Mr. Cheney said Mr. Obama is learning a difficult lesson in responding to the postelection violence. The Iranian government says dozens have been killed in the street marches to demand a vote recount. Protesters say as many as 200 have been killed.
"Any time you have a brand new administration, it has to find its balance," he said. "The lesson that comes out of this is, governing is far different than campaigning. ... If you're the one sitting in the chair in the Oval Office, it's a lot tougher than looking in from the outside."
Much of the violence in Iraq is occurring in northeastern Baghdad, where hostile acts have occurred about once every other day.
On Monday, police officers reportedly were killed trying to defuse bombs, one under a car and another under a bridge. In anticipation of more violence, the Iraqi government has banned motorcycles in Baghdad and has increased ID checks and checkpoint security.
Gen. David H. Petraeus, commander of the U.S. Central Command, which oversees the Iraq and Afghanistan campaigns, also has expressed concern about the recent bombings, but said the average is about 10 to 15 a day, compared with 160 in June 2007.
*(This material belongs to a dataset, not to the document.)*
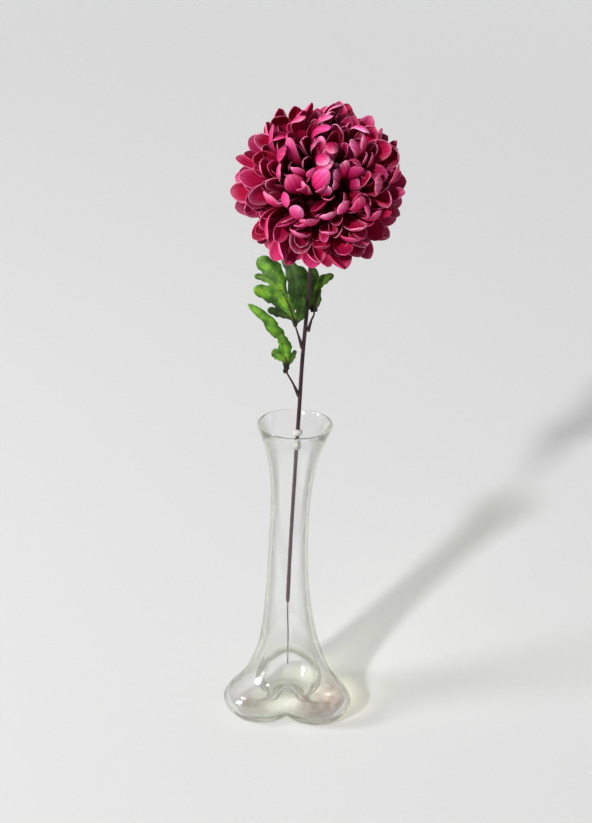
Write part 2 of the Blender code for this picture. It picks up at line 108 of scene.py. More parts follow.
def ringFaces(first, rows, sides, turned=False):
    # The faces between rows of points that each go once round.
    faces = []
    for row in range(rows - 1):
        low, high = first + row * sides, first + (row + 1) * sides
        for i in range(sides):
            j = (i + 1) % sides
            face = (low + i, low + j, high + j, high + i)
            faces.append((face[0], face[3], face[2], face[1]) if turned else face)
    return faces


def paint(mesh, colours):
    layer = mesh.color_attributes.new("tint", "FLOAT_COLOR", "POINT")
    for spot, colour in zip(layer.data, colours):
        spot.color = (*colour, 1.0)


def thicken(piece, thickness):
    cloth = piece.modifiers.new("Cloth thickness", "SOLIDIFY")
    cloth.thickness = thickness * mm
    cloth.offset = 0.0


def newTube(name, route, radius, sides=4):
    # A round bar as a curve; route holds (point, share of the radius) pairs.
    curve = bpy.data.curves.new(name, "CURVE")
    curve.dimensions = "3D"
    curve.bevel_depth = radius * mm
    curve.bevel_resolution = sides
    curve.use_fill_caps = True
    addRun(curve, route)
    return curve


def addRun(curve, route):
    spline = curve.splines.new("POLY")
    spline.points.add(len(route) - 1)
    spline.use_smooth = True
    for spot, (place, share) in zip(spline.points, route):
        spot.co = (*(part * mm for part in place), 1.0)
        spot.radius = share


def addNode(tree, kind, settings, links=()):
    # Adds one node. A setting is an input socket where the node has one of that name,
    # and a property otherwise.
    node = tree.nodes.new(kind)
    for name, value in settings.items():
        if name in node.inputs:
            node.inputs[name].default_value = value
        else:
            setattr(node, name, value)
    for socket, source in links:
        tree.links.new(source, node.inputs[socket])
    return node


def newMaterial(name, settings):
    material = bpy.data.materials.new(name)
    material.use_nodes = True
    tree = material.node_tree
    shader = tree.nodes["Principled BSDF"]
    for socket, value in settings.items():
        shader.inputs[socket].default_value = value
    return material, tree, shader


grainSpan = (0.3, 0.7)       # nearly all of a noise texture's values lie between these two


def addGrain(tree, spacing, detail):
    # Uneven spots about this many millimetres apart, fixed to the piece.
    place = addNode(tree, "ShaderNodeTexCoord", {})
    grain = addNode(tree, "ShaderNodeTexNoise", {"Scale": 1 / (spacing * mm), "Detail": detail}, [
        ("Vector", place.outputs["Object"]),
    ])
    return grain.outputs["Fac"]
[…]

The United States has about 130,000 military troops in Iraq, who will now be stationed outside major cities to train Iraqi police and provide protection for remaining allied forces. The Pentagon wants to reduce the number to 50,000 by the end of next summer and have all U.S. forces out of the country by the end of 2011.
Iraqi Gen. Abud Kambar al-Malliki warned militias earlier this month that his forces are ready to fight "if you attack our citizens."
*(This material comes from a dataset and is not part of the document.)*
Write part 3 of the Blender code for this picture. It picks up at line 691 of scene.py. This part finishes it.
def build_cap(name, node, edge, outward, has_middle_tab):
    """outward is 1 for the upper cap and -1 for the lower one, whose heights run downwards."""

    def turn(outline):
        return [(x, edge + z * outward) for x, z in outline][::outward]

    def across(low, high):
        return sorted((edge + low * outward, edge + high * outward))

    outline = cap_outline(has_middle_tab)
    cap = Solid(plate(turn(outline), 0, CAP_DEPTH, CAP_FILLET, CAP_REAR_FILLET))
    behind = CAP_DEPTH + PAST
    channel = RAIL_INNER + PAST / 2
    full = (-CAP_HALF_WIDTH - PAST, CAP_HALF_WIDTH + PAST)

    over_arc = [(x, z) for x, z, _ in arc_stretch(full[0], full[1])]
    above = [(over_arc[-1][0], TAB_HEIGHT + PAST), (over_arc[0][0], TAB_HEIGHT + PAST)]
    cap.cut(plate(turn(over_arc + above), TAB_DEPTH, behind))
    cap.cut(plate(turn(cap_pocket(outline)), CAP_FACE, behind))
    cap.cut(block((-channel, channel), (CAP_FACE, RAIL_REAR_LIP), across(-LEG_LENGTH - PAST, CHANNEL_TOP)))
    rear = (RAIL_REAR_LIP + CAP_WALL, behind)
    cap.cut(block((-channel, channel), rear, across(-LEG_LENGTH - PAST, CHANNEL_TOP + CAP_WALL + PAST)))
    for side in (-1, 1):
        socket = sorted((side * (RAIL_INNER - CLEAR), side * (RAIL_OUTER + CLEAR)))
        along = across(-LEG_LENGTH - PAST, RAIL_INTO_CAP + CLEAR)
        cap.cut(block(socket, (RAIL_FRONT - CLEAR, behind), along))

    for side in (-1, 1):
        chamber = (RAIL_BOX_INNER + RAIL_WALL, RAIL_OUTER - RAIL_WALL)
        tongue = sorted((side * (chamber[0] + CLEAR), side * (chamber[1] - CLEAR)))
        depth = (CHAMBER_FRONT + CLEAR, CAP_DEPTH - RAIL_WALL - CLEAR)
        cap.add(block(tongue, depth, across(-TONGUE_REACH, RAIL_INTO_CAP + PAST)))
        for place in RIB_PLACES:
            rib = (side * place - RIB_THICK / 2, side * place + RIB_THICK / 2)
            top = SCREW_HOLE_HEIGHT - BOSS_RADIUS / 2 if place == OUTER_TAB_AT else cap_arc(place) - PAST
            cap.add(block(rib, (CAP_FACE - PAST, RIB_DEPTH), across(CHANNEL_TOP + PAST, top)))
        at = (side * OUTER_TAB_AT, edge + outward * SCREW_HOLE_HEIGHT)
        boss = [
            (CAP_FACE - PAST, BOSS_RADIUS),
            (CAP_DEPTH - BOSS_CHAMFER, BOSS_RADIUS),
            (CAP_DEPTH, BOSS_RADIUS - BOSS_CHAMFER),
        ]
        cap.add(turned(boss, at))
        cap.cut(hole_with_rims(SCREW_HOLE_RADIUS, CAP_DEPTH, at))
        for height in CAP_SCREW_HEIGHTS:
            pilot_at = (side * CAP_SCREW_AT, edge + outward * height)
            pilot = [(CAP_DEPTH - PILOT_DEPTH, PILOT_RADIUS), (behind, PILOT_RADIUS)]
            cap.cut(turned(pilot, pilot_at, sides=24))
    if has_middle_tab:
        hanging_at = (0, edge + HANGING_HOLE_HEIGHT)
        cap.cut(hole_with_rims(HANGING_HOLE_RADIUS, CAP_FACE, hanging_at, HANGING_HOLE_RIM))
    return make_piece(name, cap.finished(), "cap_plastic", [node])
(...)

Gen. Odierno said Sunday on CNN's "State of the Union" that Iraqi forces are ready.
"They've been working toward this for a long time," he said, "and security remains good. We've seen constant improvement in the security force; we've seen constant improvement in governance. And I believe this is the time for us to move out of the cities and for them to take ultimate responsibility."
Jon Ward contributed to this article.